== RECORDED INFORMATION ==
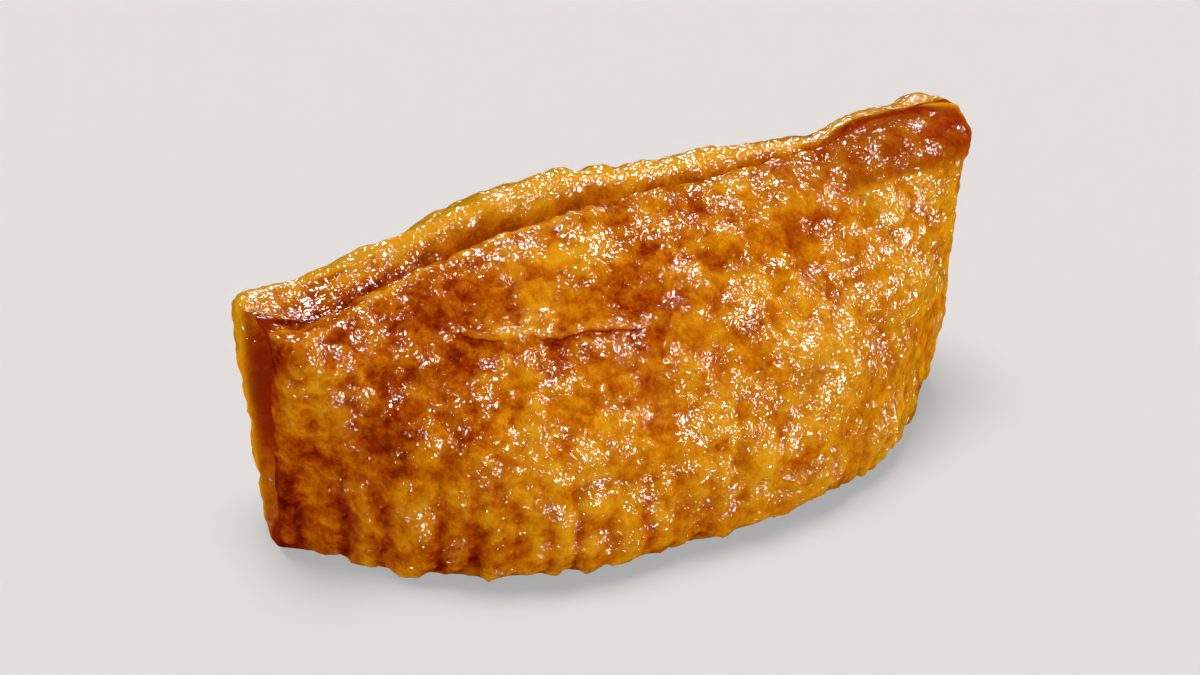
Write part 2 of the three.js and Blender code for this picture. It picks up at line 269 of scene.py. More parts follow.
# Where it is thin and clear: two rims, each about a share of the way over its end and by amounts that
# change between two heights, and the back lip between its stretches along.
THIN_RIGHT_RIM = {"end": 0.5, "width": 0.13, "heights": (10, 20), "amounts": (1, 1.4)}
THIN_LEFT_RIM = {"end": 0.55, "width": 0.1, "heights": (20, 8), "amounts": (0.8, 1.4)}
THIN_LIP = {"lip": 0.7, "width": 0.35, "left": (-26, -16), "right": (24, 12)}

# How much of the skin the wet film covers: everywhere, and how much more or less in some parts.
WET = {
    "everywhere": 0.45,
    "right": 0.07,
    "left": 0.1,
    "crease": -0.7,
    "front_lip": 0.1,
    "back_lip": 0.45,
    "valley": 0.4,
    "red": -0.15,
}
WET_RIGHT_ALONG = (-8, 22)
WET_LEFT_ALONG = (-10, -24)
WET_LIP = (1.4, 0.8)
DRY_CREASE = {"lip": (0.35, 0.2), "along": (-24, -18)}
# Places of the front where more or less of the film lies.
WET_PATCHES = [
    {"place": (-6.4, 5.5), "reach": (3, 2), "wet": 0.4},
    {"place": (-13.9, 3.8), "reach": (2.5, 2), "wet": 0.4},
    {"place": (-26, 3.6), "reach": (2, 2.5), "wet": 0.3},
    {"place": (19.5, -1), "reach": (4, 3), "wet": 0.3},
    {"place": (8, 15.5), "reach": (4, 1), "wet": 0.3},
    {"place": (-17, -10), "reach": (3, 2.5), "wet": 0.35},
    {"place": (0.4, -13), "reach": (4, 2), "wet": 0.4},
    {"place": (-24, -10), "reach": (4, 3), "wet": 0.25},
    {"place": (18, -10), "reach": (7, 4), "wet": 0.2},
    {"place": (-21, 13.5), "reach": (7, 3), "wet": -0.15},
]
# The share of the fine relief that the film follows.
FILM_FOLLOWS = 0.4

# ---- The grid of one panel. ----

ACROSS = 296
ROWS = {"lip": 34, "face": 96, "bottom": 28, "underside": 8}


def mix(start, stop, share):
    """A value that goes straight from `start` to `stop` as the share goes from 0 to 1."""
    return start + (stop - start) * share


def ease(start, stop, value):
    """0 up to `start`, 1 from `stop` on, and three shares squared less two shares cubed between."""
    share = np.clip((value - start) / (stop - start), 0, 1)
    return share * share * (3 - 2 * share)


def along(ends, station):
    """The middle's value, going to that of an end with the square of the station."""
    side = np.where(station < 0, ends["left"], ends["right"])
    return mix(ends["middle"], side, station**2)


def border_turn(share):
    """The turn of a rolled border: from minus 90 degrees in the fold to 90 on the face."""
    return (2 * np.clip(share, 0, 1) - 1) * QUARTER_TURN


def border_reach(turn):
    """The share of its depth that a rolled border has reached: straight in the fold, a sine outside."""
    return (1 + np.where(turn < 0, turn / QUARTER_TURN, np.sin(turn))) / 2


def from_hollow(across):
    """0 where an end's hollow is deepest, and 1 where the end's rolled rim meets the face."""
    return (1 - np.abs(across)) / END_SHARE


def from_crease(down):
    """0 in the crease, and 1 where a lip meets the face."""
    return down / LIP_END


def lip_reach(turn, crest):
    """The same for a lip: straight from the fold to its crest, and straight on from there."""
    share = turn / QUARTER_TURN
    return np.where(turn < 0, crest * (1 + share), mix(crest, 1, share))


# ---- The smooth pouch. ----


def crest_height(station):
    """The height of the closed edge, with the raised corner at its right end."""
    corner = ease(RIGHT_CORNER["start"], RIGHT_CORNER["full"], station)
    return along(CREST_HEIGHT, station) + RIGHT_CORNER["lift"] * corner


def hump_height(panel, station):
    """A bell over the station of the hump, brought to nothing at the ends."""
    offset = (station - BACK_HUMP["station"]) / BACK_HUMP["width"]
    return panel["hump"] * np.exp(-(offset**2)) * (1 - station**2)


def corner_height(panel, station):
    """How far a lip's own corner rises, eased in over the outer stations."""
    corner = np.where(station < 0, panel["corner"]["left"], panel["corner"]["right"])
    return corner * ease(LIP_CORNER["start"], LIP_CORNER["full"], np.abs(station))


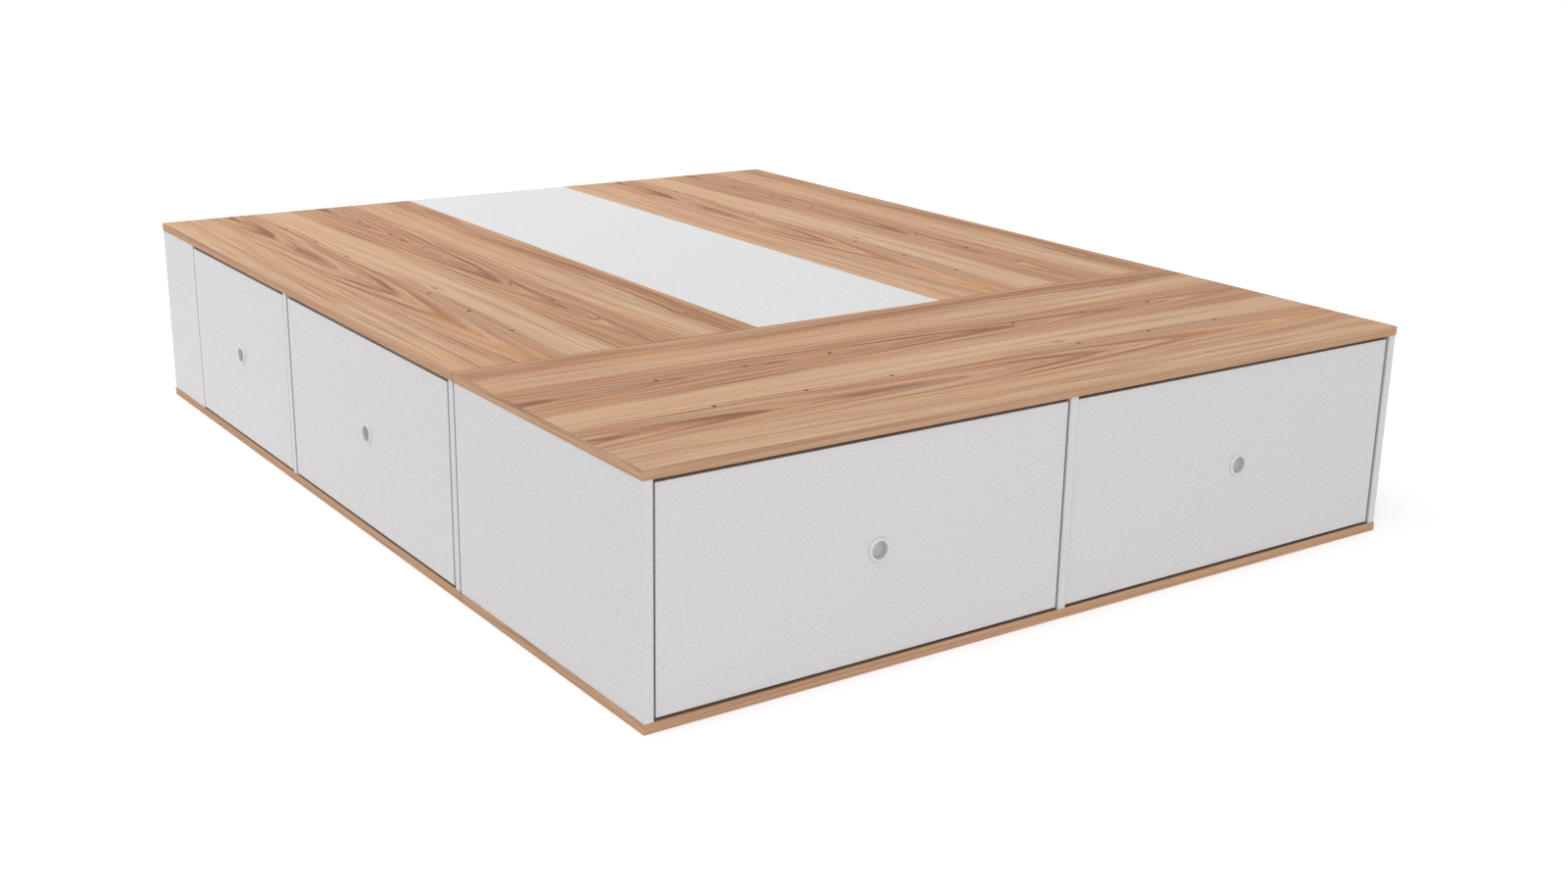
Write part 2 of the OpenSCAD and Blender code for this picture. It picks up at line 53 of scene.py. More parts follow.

== PROBLEM ==
Reproduce every record, matching each line exactly.

== WRITTEN REPLY ==
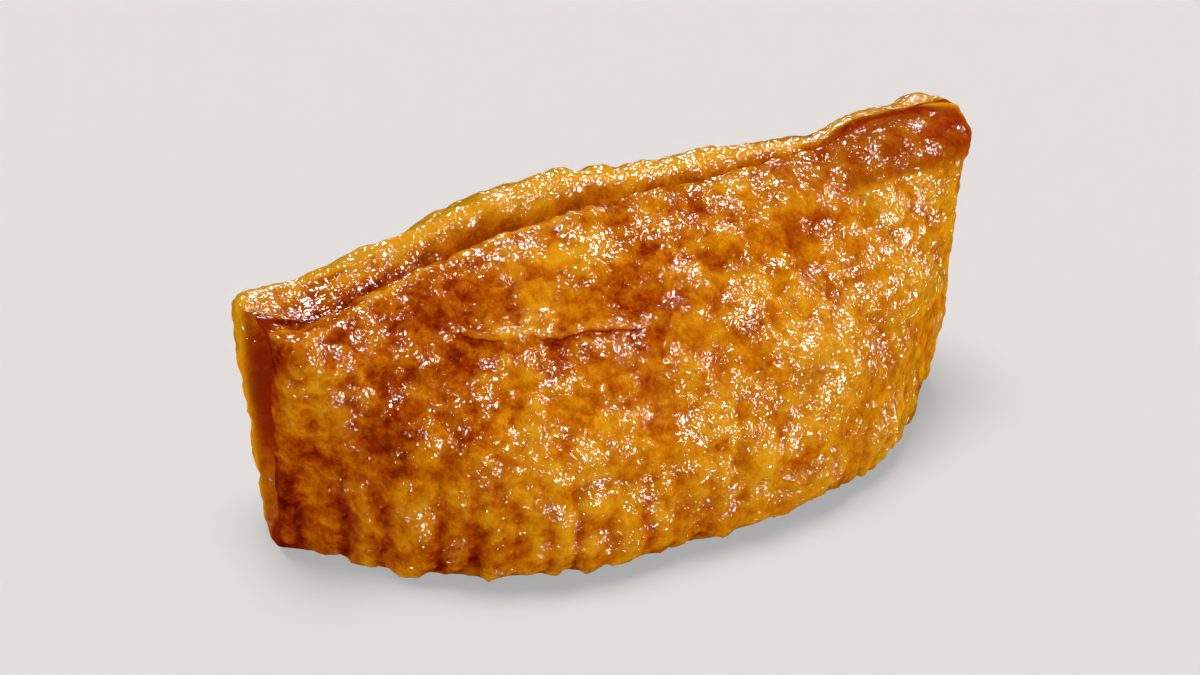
Write part 2 of the three.js and Blender code for this picture. It picks up at line 269 of scene.py. More parts follow.
# Where it is thin and clear: two rims, each about a share of the way over its end and by amounts that
# change between two heights, and the back lip between its stretches along.
THIN_RIGHT_RIM = {"end": 0.5, "width": 0.13, "heights": (10, 20), "amounts": (1, 1.4)}
THIN_LEFT_RIM = {"end": 0.55, "width": 0.1, "heights": (20, 8), "amounts": (0.8, 1.4)}
THIN_LIP = {"lip": 0.7, "width": 0.35, "left": (-26, -16), "right": (24, 12)}

# How much of the skin the wet film covers: everywhere, and how much more or less in some parts.
WET = {
    "everywhere": 0.45,
    "right": 0.07,
    "left": 0.1,
    "crease": -0.7,
    "front_lip": 0.1,
    "back_lip": 0.45,
    "valley": 0.4,
    "red": -0.15,
}
WET_RIGHT_ALONG = (-8, 22)
WET_LEFT_ALONG = (-10, -24)
WET_LIP = (1.4, 0.8)
DRY_CREASE = {"lip": (0.35, 0.2), "along": (-24, -18)}
# Places of the front where more or less of the film lies.
WET_PATCHES = [
    {"place": (-6.4, 5.5), "reach": (3, 2), "wet": 0.4},
    {"place": (-13.9, 3.8), "reach": (2.5, 2), "wet": 0.4},
    {"place": (-26, 3.6), "reach": (2, 2.5), "wet": 0.3},
    {"place": (19.5, -1), "reach": (4, 3), "wet": 0.3},
    {"place": (8, 15.5), "reach": (4, 1), "wet": 0.3},
    {"place": (-17, -10), "reach": (3, 2.5), "wet": 0.35},
    {"place": (0.4, -13), "reach": (4, 2), "wet": 0.4},
    {"place": (-24, -10), "reach": (4, 3), "wet": 0.25},
    {"place": (18, -10), "reach": (7, 4), "wet": 0.2},
    {"place": (-21, 13.5), "reach": (7, 3), "wet": -0.15},
]
# The share of the fine relief that the film follows.
FILM_FOLLOWS = 0.4

# ---- The grid of one panel. ----

ACROSS = 296
ROWS = {"lip": 34, "face": 96, "bottom": 28, "underside": 8}


def mix(start, stop, share):
    """A value that goes straight from `start` to `stop` as the share goes from 0 to 1."""
    return start + (stop - start) * share


def ease(start, stop, value):
    """0 up to `start`, 1 from `stop` on, and three shares squared less two shares cubed between."""
    share = np.clip((value - start) / (stop - start), 0, 1)
    return share * share * (3 - 2 * share)


def along(ends, station):
    """The middle's value, going to that of an end with the square of the station."""
    side = np.where(station < 0, ends["left"], ends["right"])
    return mix(ends["middle"], side, station**2)


def border_turn(share):
    """The turn of a rolled border: from minus 90 degrees in the fold to 90 on the face."""
    return (2 * np.clip(share, 0, 1) - 1) * QUARTER_TURN


def border_reach(turn):
    """The share of its depth that a rolled border has reached: straight in the fold, a sine outside."""
    return (1 + np.where(turn < 0, turn / QUARTER_TURN, np.sin(turn))) / 2


def from_hollow(across):
    """0 where an end's hollow is deepest, and 1 where the end's rolled rim meets the face."""
    return (1 - np.abs(across)) / END_SHARE


def from_crease(down):
    """0 in the crease, and 1 where a lip meets the face."""
    return down / LIP_END


def lip_reach(turn, crest):
    """The same for a lip: straight from the fold to its crest, and straight on from there."""
    share = turn / QUARTER_TURN
    return np.where(turn < 0, crest * (1 + share), mix(crest, 1, share))


# ---- The smooth pouch. ----


def crest_height(station):
    """The height of the closed edge, with the raised corner at its right end."""
    corner = ease(RIGHT_CORNER["start"], RIGHT_CORNER["full"], station)
    return along(CREST_HEIGHT, station) + RIGHT_CORNER["lift"] * corner


def hump_height(panel, station):
    """A bell over the station of the hump, brought to nothing at the ends."""
    offset = (station - BACK_HUMP["station"]) / BACK_HUMP["width"]
    return panel["hump"] * np.exp(-(offset**2)) * (1 - station**2)


def corner_height(panel, station):
    """How far a lip's own corner rises, eased in over the outer stations."""
    corner = np.where(station < 0, panel["corner"]["left"], panel["corner"]["right"])
    return corner * ease(LIP_CORNER["start"], LIP_CORNER["full"], np.abs(station))


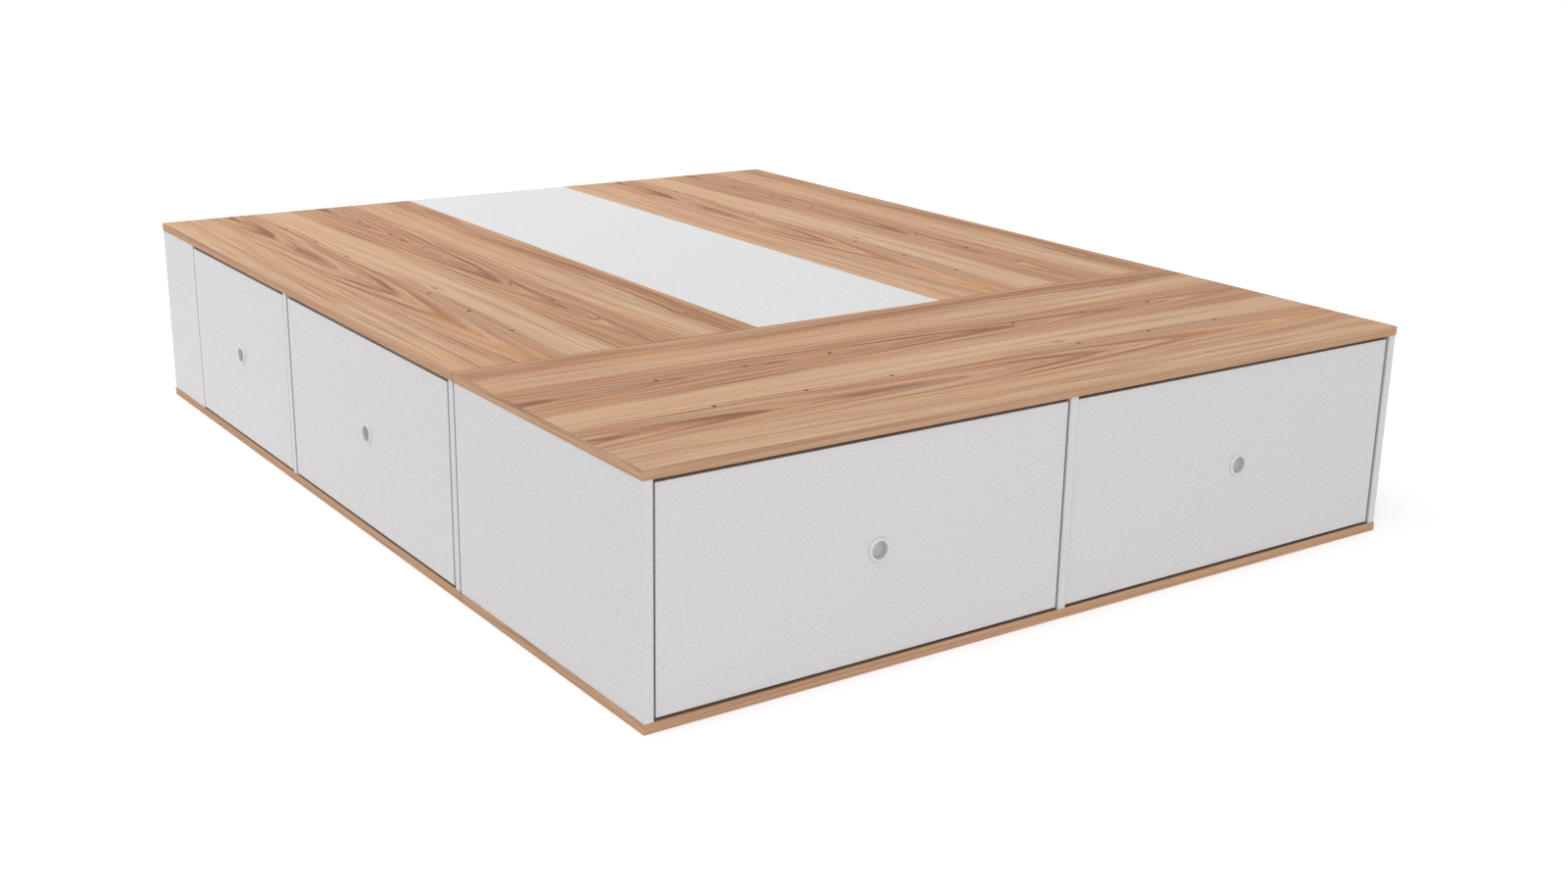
Write part 2 of the OpenSCAD and Blender code for this picture. It picks up at line 53 of scene.py. More parts follow.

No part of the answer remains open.